── Dataset section

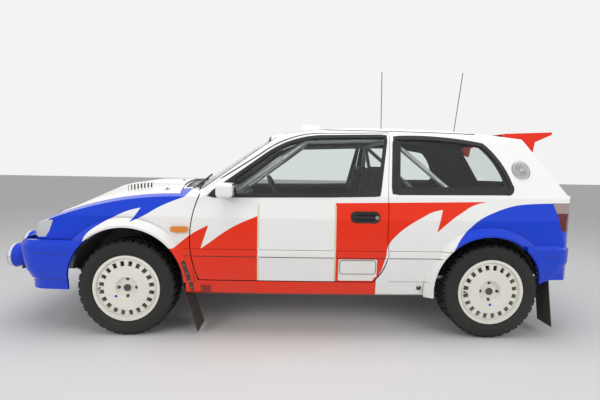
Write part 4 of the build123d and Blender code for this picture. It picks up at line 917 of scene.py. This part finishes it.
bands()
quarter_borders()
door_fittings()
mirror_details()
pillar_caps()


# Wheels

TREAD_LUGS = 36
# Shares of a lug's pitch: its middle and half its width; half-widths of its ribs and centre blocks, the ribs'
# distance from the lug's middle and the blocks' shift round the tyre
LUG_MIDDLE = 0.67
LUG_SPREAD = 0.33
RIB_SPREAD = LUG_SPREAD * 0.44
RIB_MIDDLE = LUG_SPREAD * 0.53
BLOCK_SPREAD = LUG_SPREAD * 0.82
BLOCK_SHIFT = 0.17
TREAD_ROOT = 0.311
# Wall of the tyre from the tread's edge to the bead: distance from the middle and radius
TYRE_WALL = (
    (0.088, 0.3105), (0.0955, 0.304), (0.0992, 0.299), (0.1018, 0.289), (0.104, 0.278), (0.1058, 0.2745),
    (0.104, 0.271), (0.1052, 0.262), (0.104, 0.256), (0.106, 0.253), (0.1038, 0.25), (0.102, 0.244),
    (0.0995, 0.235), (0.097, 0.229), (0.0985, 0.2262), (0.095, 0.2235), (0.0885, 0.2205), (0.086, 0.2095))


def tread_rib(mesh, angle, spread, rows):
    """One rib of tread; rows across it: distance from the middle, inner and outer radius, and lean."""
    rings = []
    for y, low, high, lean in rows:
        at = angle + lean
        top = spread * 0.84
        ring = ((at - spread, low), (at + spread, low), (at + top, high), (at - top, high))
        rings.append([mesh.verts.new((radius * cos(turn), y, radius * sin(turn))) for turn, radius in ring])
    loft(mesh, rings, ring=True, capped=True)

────

▶ **The problem**:
From the data above, extract every line in its exact form.

▶ **Solution to this problem**:
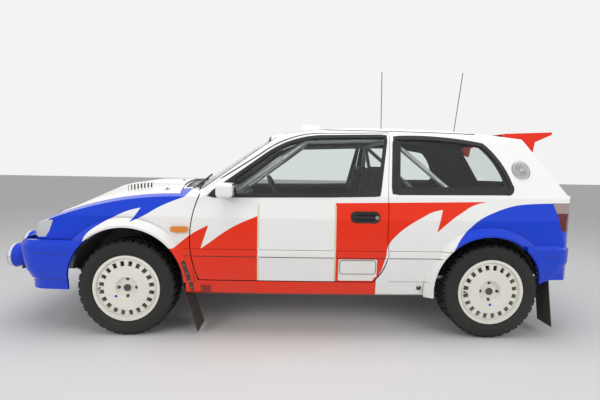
Write part 4 of the build123d and Blender code for this picture. It picks up at line 917 of scene.py. This part finishes it.
bands()
quarter_borders()
door_fittings()
mirror_details()
pillar_caps()


# Wheels

TREAD_LUGS = 36
# Shares of a lug's pitch: its middle and half its width; half-widths of its ribs and centre blocks, the ribs'
# distance from the lug's middle and the blocks' shift round the tyre
LUG_MIDDLE = 0.67
LUG_SPREAD = 0.33
RIB_SPREAD = LUG_SPREAD * 0.44
RIB_MIDDLE = LUG_SPREAD * 0.53
BLOCK_SPREAD = LUG_SPREAD * 0.82
BLOCK_SHIFT = 0.17
TREAD_ROOT = 0.311
# Wall of the tyre from the tread's edge to the bead: distance from the middle and radius
TYRE_WALL = (
    (0.088, 0.3105), (0.0955, 0.304), (0.0992, 0.299), (0.1018, 0.289), (0.104, 0.278), (0.1058, 0.2745),
    (0.104, 0.271), (0.1052, 0.262), (0.104, 0.256), (0.106, 0.253), (0.1038, 0.25), (0.102, 0.244),
    (0.0995, 0.235), (0.097, 0.229), (0.0985, 0.2262), (0.095, 0.2235), (0.0885, 0.2205), (0.086, 0.2095))


def tread_rib(mesh, angle, spread, rows):
    """One rib of tread; rows across it: distance from the middle, inner and outer radius, and lean."""
    rings = []
    for y, low, high, lean in rows:
        at = angle + lean
        top = spread * 0.84
        ring = ((at - spread, low), (at + spread, low), (at + top, high), (at - top, high))
        rings.append([mesh.verts.new((radius * cos(turn), y, radius * sin(turn))) for turn, radius in ring])
    loft(mesh, rings, ring=True, capped=True)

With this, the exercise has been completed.